An increasingly significant number of Americans today seem to either have forgotten or refuse to accept this fact. According to 2022 data from Pew Research Center, a majority of Americans believe that the founders intended for the United States to be a Christian nation, and perhaps more alarmingly, nearly half believe it shouldbe. Due to its increasing popularity, Christian nationalism currently presents possibly the largest threat to our democracy, and politicians ought to make a stronger effort in rejecting it. Instead, conservative politicians pander to these groups, presumably because they now make up a notable share of the Republican base. 

Since the 1970s, evangelical Christians have been gaining political power. Televangelist Jerry Falwell was instrumental in drumming up evangelical support for Ronald Reagan, and the group has consistently voted Republican since. Evangelicals have been most vocal in their support for Christian nationalism, with 81% of white evangelicals arguing that the United States should be a Christian nation. The influence of evangelicals among conservatives is illuminated both through the selection of evangelical Christian Mike Pence as Donald Trump’s running mate and in the evangelical-backed policy shifts enacted by Trump during his presidency. The most significant of these changes has been the overturning of Roe v. Wade, a move that evangelicals fought hard for and which was accomplished after Trump appointed three Supreme Court justices during his presidency. The decision was authored by five conservative Christians who applied a Christian doctrinal view in their determination of what constitutes a “human person.” It is a dangerous practice to apply a religious perspective to an issue that has such tangible consequences in people’s lives. People affected by the overturning of Roe v. Wade are placed under the influence of a religious moral perspective that they may disagree with.

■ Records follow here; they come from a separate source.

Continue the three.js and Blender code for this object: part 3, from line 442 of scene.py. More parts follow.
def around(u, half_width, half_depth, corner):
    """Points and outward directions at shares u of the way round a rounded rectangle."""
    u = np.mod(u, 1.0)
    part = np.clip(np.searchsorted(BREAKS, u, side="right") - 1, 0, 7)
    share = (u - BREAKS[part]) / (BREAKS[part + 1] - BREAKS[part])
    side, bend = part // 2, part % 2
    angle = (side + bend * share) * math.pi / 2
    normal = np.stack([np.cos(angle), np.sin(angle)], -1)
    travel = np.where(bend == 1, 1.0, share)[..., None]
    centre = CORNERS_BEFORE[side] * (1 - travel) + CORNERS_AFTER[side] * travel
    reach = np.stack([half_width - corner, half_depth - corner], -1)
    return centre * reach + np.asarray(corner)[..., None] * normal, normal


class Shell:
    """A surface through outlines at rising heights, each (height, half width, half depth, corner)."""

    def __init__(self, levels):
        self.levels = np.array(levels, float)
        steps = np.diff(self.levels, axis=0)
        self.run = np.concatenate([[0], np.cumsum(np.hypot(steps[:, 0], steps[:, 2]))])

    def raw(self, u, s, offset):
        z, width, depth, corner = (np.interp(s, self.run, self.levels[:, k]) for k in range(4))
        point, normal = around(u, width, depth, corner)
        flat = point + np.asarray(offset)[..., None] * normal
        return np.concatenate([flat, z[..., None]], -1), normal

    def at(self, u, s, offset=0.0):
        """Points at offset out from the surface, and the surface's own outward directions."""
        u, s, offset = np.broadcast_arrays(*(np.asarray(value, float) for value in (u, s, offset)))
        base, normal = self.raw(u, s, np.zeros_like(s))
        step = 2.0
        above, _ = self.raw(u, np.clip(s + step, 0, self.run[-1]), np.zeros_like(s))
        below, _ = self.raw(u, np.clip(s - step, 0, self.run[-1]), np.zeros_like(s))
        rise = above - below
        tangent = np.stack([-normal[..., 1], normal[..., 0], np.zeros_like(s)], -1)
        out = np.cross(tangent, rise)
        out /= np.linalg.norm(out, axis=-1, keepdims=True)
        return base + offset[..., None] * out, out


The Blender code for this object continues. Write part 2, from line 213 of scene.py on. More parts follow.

Christian nationalists now seem intent on fighting for the ideal of a white Christian nation, and their increasing extremism poses substantial threats to our democracy. For example, in the 2017 Charlottesville riots, white supremacists chanted “Jews will not replace us,” an idea that has been sold to and bought by conservative Christians as the ‘great replacement’ theory. The great replacement theory is a conspiracy theory that posits that the United States is being attacked in a plot by the Jewish elite and leftists in an effort to take the country from white Americans by replacing them with minorities. The census projects that the United States will “become minority white in 2045,” though there is no evidence to suggest that this is a result of any coordinated effort by elites in order to dominate white Christian Americans. Given that half of conservative white people believe that “being a Christian is very important to being truly American,” this frighteningly widespread belief threatens the principle of religious freedom in the United States. This ideology was not only cited by the Buffalo shooter as a justification for his racist massacre but also supported by figures such as Tucker Carlson, Rep. Lauren Boebert, Rep. Marjorie Taylor-Greene and Gov. Greg Abbott. 

The anti-democratic violence inherent to the Christian nationalist movement was best displayed at the Jan. 6 insurrection, where imagery and rhetoric were rife with Christian nationalism, such as banners reading “Jesus is my savior, Trump is my president.” The comparison between Trump and Jesus is quite striking; perhaps Christian nationalists see Trump as a God-like leader with the capacity to run the country in accordance with their religious principles. An authoritarian religious government would make the United States not unlike the Taliban controlled Afghanistan, different only in that it is governed with Christian law instead of an Islamic one. 

Many Christian nationalists are now rejecting the ideals of democracy or religious freedom, and their increasing numbers and capacity for violence presents a grave threat to our country. They envision themselves as being involved in a war of good vs. evil, with the ‘good’ being a white Christian nation. It is not absurd to worry about the threat of this war actualizing, as conservative media and politicians continue to fan its flames.